Dorothy Vaughan was her supervisor there. Only recently both women and Katherine Johnson have become known to a wider public. The feature film “Hidden Figures”, based on the book with the same title by Margot Lee Shetterly, paid tribute to the black female employees at the West Area Computing Unit in Langley.
At their employer, the National Advisory Committee for Aeronautics (NASA’s predecessor institution), all three had to work in a segregated unit, separately from their white female colleagues and were required to use a separate cafeteria and very distant bathroom facilities as they were not allowed to use the toilets of their white colleagues.
Career advancement against all odds
If it was already very difficult for women to climb the career ladder there, it was almost impossible for black women. Some of them succeeded anyway.
After two years in the computing centre, Mary Jackson was offered to work for an engineer in his wind tunnel project. He encouraged her to undergo training so that she could be promoted from computer to engineer. The courses were held at the racially segregated Hampton High School. Jackson needed a special permit from the city to share the classroom with the white students.

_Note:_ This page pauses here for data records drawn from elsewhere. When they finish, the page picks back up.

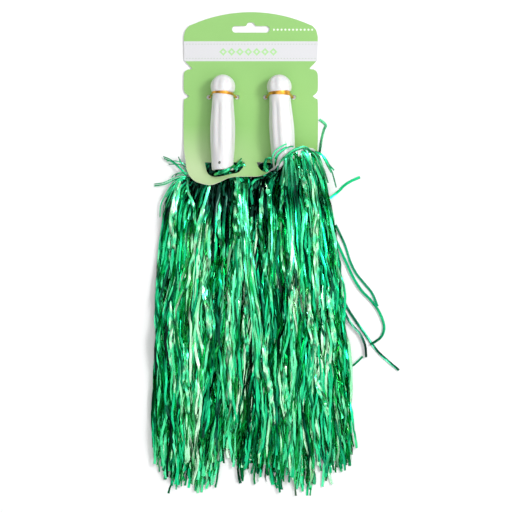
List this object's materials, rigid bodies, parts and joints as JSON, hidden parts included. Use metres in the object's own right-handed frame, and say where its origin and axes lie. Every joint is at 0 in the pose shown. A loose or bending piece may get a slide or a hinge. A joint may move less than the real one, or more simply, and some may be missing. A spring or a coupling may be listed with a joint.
{
  "type": "cheer pom pom",
  "caption": "Metallic tinsel cheer pom poms with hollow fluted ball-end handles, tied by foil twist ties to a die-cut hanging card.",
  "frame": {"origin": "a point on the flat upper part of the card's back, midway between the handles", "axes": "+Y towards the hang slot, +Z out of the card's printed side, +X to the right as the printed side is seen; the part lies on its back"},
  "size_m": [0.2216, 0.4237, 0.027],
  "materials": {
    "card_paper": "matte",
    "gold_foil": "polished",
    "white_plastic": "gloss",
    "pin_steel": "satin",
    "binding_band": "matte",
    "green_tinsel": "gloss"
  },
  "bodies": {
    "card": {"header_card": "card_paper", "left_twist_tie": "gold_foil", "right_twist_tie": "gold_foil"},
    "left_pom": {"left_handle": "white_plastic", "left_retaining_pin": "pin_steel", "left_root_binding": "binding_band", "left_tinsel_root": "green_tinsel", "left_shoulder_tuft": "green_tinsel"},
    "right_pom": {"right_handle": "white_plastic", "right_retaining_pin": "pin_steel", "right_root_binding": "binding_band", "right_tinsel_root": "green_tinsel", "right_shoulder_tuft": "green_tinsel", "right_stray_upper_curl": "green_tinsel", "right_stray_shoulder": "green_tinsel"},
    "left_skirt": {"left_skirt_back": "green_tinsel", "left_skirt_front": "green_tinsel", "left_skirt_inner": "green_tinsel"},
    "right_skirt": {"right_skirt_back": "green_tinsel", "right_skirt_front": "green_tinsel", "right_skirt_inner": "green_tinsel"},
    "left_lock": {"left_outer_lock": "green_tinsel"},
    "right_lock": {"right_outer_lock": "green_tinsel", "right_stray_long": "green_tinsel", "right_stray_hook": "green_tinsel", "right_stray_side": "green_tinsel", "right_stray_short": "green_tinsel", "right_stray_low": "green_tinsel"}
  },
  "joints": [
    {"name": "left_pom_swing", "type": "hinge", "parent": "card", "child": "left_pom", "pos_m": [-0.0246, -0.01709, 0.01208], "axis": [0, 0, 1], "range_deg": [-4, 1.5]},
    {"name": "right_pom_swing", "type": "hinge", "parent": "card", "child": "right_pom", "pos_m": [0.0254, -0.01709, 0.01208], "axis": [0, 0, 1], "range_deg": [-1.5, 2]},
    {"name": "left_skirt_lift", "type": "hinge", "parent": "left_pom", "child": "left_skirt", "pos_m": [-0.035, -0.1062, 0.0155], "axis": [-1, 0, 0], "range_deg": [0, 80]},
    {"name": "right_skirt_lift", "type": "hinge", "parent": "right_pom", "child": "right_skirt", "pos_m": [0.035, -0.1062, 0.0155], "axis": [-1, 0, 0], "range_deg": [0, 80]},
    {"name": "left_lock_spread", "type": "hinge", "parent": "left_pom", "child": "left_lock", "pos_m": [-0.073, -0.11, 0], "axis": [0, 0, -1], "range_deg": [0, 25]},
    {"name": "right_lock_spread", "type": "hinge", "parent": "right_pom", "child": "right_lock", "pos_m": [0.073, -0.11, 0], "axis": [0, 0, 1], "range_deg": [0, 25]}
  ]
}
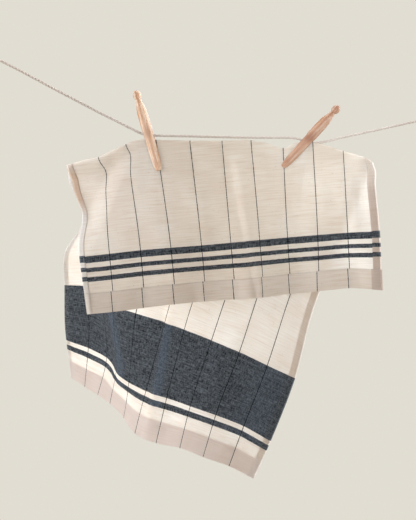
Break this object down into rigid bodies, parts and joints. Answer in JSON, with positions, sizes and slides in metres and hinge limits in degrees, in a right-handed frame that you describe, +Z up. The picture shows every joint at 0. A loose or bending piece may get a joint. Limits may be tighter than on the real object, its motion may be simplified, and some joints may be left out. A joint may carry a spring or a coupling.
{
  "type": "tea towel on a pegged clothesline",
  "caption": "Cotton tea towel with woven pinstripes and banded ends, folded over and pegged to a taut twisted line by slotted wooden pegs, its back flap blown aside.",
  "frame": {"origin": "inside the eye of the loop at the line's left end, where a hook holds it", "axes": "+X runs along the line to the right, +Y goes back from the front flap, and +Z is up"},
  "size_m": [0.6993, 0.2186, 0.6368],
  "materials": {
    "towel_cotton": "matt slub weave, dark pinstripes and a navy band",
    "line_cotton": "matt twisted cord",
    "peg_wood": "turned beech, lightly polished by handling"
  },
  "bodies": {
    "root": {"towel": "towel_cotton", "clothesline": "line_cotton", "left_loop": "line_cotton", "right_loop": "line_cotton", "left_peg": "peg_wood", "right_peg": "peg_wood"}
  },
  "joints": []
}
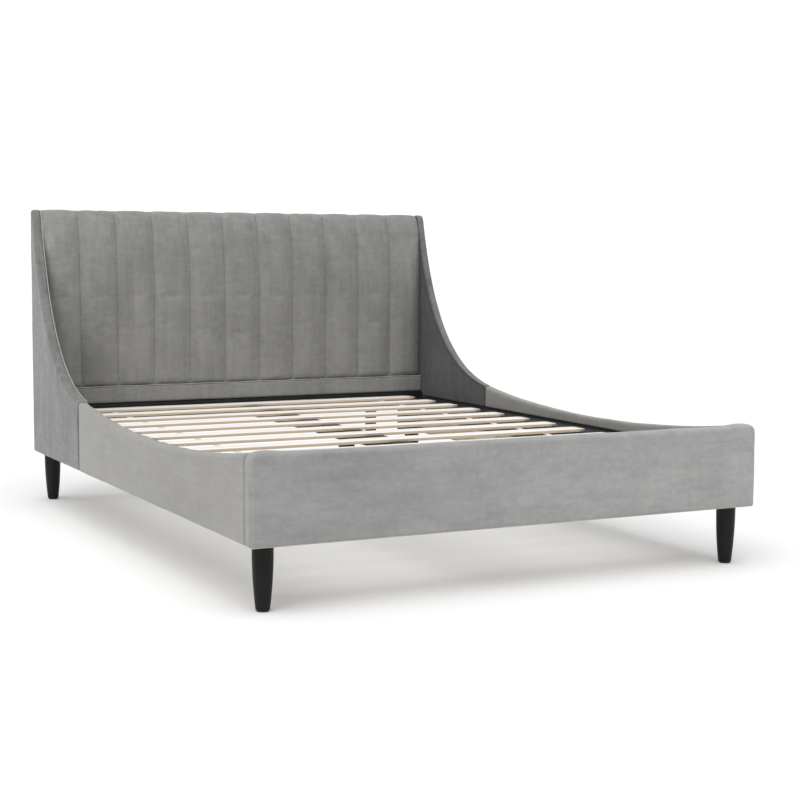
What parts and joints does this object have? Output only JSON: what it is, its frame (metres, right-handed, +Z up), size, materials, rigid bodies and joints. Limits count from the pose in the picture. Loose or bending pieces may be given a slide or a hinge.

She completed the courses with flying colours, was promoted and became NASA’s first black female engineer in 1958. In the following two decades, she pursued a successful engineering career and authored or co-authored important research papers that mostly dealt with problems of air flow around airplanes.

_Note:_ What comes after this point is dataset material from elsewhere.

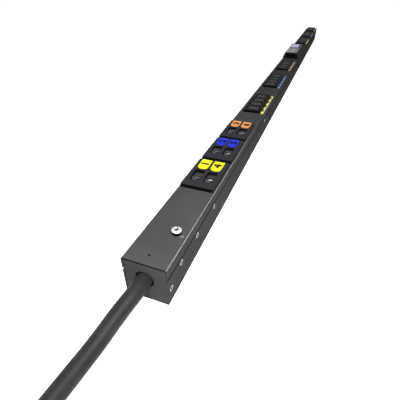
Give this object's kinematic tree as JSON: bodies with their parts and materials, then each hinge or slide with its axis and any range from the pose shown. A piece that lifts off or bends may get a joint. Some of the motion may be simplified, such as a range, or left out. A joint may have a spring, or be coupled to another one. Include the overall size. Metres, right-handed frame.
{
  "type": "rack power distribution unit",
  "caption": "Long slim steel rack power strip with moulded outlet blocks, breaker modules with rockers, a raised display with keypad, an earth screw and a thick supply cord with plug.",
  "frame": {"origin": "centre of the back face, midway between the two ends", "axes": "+Y along the unit from the cord end to the far end, +Z from the back to the outlet face, +X to the right seen from the cord end"},
  "size_m": [0.2422, 2.2514, 0.0722],
  "materials": {
    "grey_painted_steel": "satin textured powder coat",
    "zinc_steel": "bright zinc plated",
    "black_plastic": "fine moulded texture",
    "black_gloss_plastic": "semi gloss",
    "yellow_plastic": "smooth",
    "blue_plastic": "smooth",
    "orange_plastic": "smooth",
    "pale_yellow_plastic": "smooth",
    "pale_blue_plastic": "smooth",
    "pale_orange_plastic": "smooth",
    "light_plastic": "smooth",
    "grey_plastic": "satin",
    "clear_glass": "polished",
    "screen_glass": "backlit screen",
    "green_board": "lacquered",
    "contact_brass": "stamped",
    "cord_sheath": "matte",
    "plug_grey_plastic": "moulded",
    "plug_red_plastic": "moulded"
  },
  "bodies": {
    "unit": {"chassis_base": "grey_painted_steel", "front_cover": "grey_painted_steel", "cord_end_plate": "grey_painted_steel", "far_end_plate": "grey_painted_steel", "case_screws": "zinc_steel", "mounting_inserts": "zinc_steel", "block_rails": "zinc_steel", "earth_washer": "zinc_steel", "earth_screw": "zinc_steel", "terminal_screws": "zinc_steel", "cord_bushing": "black_plastic", "cable_end": "cord_sheath", "terminal_block": "light_plastic", "earth_bush": "black_plastic", "breaker_bezel_1": "black_plastic", "breaker_tags_1": "yellow_plastic", "breaker_1_left": "black_plastic", "breaker_1_right": "black_plastic", "breaker_bezel_2": "black_plastic", "breaker_tags_2": "blue_plastic", "breaker_2_left": "black_plastic", "breaker_2_right": "black_plastic", "breaker_bezel_3": "black_plastic", "breaker_tags_3": "orange_plastic", "breaker_3_left": "black_plastic", "breaker_3_right": "black_plastic", "outlet_block_1": "black_plastic", "outlet_block_2": "black_plastic", "outlet_block_3": "black_plastic", "outlet_block_4": "black_plastic", "outlet_block_5": "black_plastic", "outlet_block_6": "black_plastic", "label_strips_1": "pale_yellow_plastic", "label_strips_2": "pale_blue_plastic", "label_strips_3": "pale_orange_plastic", "line_contacts": "contact_brass", "neutral_contacts": "contact_brass", "earth_contacts": "contact_brass", "display_housing": "black_plastic", "display_glass": "clear_glass", "display_screen": "screen_glass", "keypad": "grey_plastic", "display_board": "green_board", "network_sockets": "black_plastic", "power_cord": "cord_sheath", "cord_coil": "cord_sheath", "coil_tie": "black_plastic", "plug_nut": "plug_grey_plastic", "plug_housing": "plug_red_plastic", "plug_pins": "contact_brass"},
    "rocker_1_left": {"rocker_1_left": "black_gloss_plastic"},
    "rocker_1_right": {"rocker_1_right": "black_gloss_plastic"},
    "rocker_2_left": {"rocker_2_left": "black_gloss_plastic"},
    "rocker_2_right": {"rocker_2_right": "black_gloss_plastic"},
    "rocker_3_left": {"rocker_3_left": "black_gloss_plastic"},
    "rocker_3_right": {"rocker_3_right": "black_gloss_plastic"},
    "button_back": {"button_back": "black_plastic"},
    "button_enter": {"button_enter": "black_plastic"},
    "button_down": {"button_down": "black_plastic"},
    "button_up": {"button_up": "black_plastic"}
  },
  "joints": [
    {"name": "rocker_1_left_tilt", "type": "hinge", "parent": "unit", "child": "rocker_1_left", "pos_m": [-0.0097, -0.7435, 0.0535], "axis": [1, 0, 0], "range_deg": [0, 20]},
    {"name": "rocker_1_right_tilt", "type": "hinge", "parent": "unit", "child": "rocker_1_right", "pos_m": [0.0097, -0.7435, 0.0535], "axis": [1, 0, 0], "range_deg": [0, 20]},
    {"name": "rocker_2_left_tilt", "type": "hinge", "parent": "unit", "child": "rocker_2_left", "pos_m": [-0.0097, -0.6605, 0.0535], "axis": [1, 0, 0], "range_deg": [0, 20]},
    {"name": "rocker_2_right_tilt", "type": "hinge", "parent": "unit", "child": "rocker_2_right", "pos_m": [0.0097, -0.6605, 0.0535], "axis": [1, 0, 0], "range_deg": [0, 20]},
    {"name": "rocker_3_left_tilt", "type": "hinge", "parent": "unit", "child": "rocker_3_left", "pos_m": [-0.0097, -0.5775, 0.0535], "axis": [1, 0, 0], "range_deg": [0, 20]},
    {"name": "rocker_3_right_tilt", "type": "hinge", "parent": "unit", "child": "rocker_3_right", "pos_m": [0.0097, -0.5775, 0.0535], "axis": [1, 0, 0], "range_deg": [0, 20]},
    {"name": "button_back_press", "type": "slide", "parent": "unit", "child": "button_back", "axis": [0, 0, -1], "range_m": [0, 0.0009], "stiffness_N_per_m": 200},
    {"name": "button_enter_press", "type": "slide", "parent": "unit", "child": "button_enter", "axis": [0, 0, -1], "range_m": [0, 0.0009], "stiffness_N_per_m": 200},
    {"name": "button_down_press", "type": "slide", "parent": "unit", "child": "button_down", "axis": [0, 0, -1], "range_m": [0, 0.0009], "stiffness_N_per_m": 200},
    {"name": "button_up_press", "type": "slide", "parent": "unit", "child": "button_up", "axis": [0, 0, -1], "range_m": [0, 0.0009], "stiffness_N_per_m": 200}
  ]
}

In her hometown Hampton, she was also very committed to helping young people, assisting them in building their own wind tunnel for conducting experiments. “We have to do something like this to get them interested in science,” she said. “Sometimes they are not aware of the number of black scientists, and don’t even know of the career opportunities until it is too late.”
In 1985, Mary Jackson retired from the NASA Langley Research Center after 34 years. Since June 2019, a street sign at the NASA Headquarters in Washington, DC has been dedicated to the “Hidden Figures”, Mary Jackson, Dorothy Vaughan , Katherine Johnson and other black women scientists.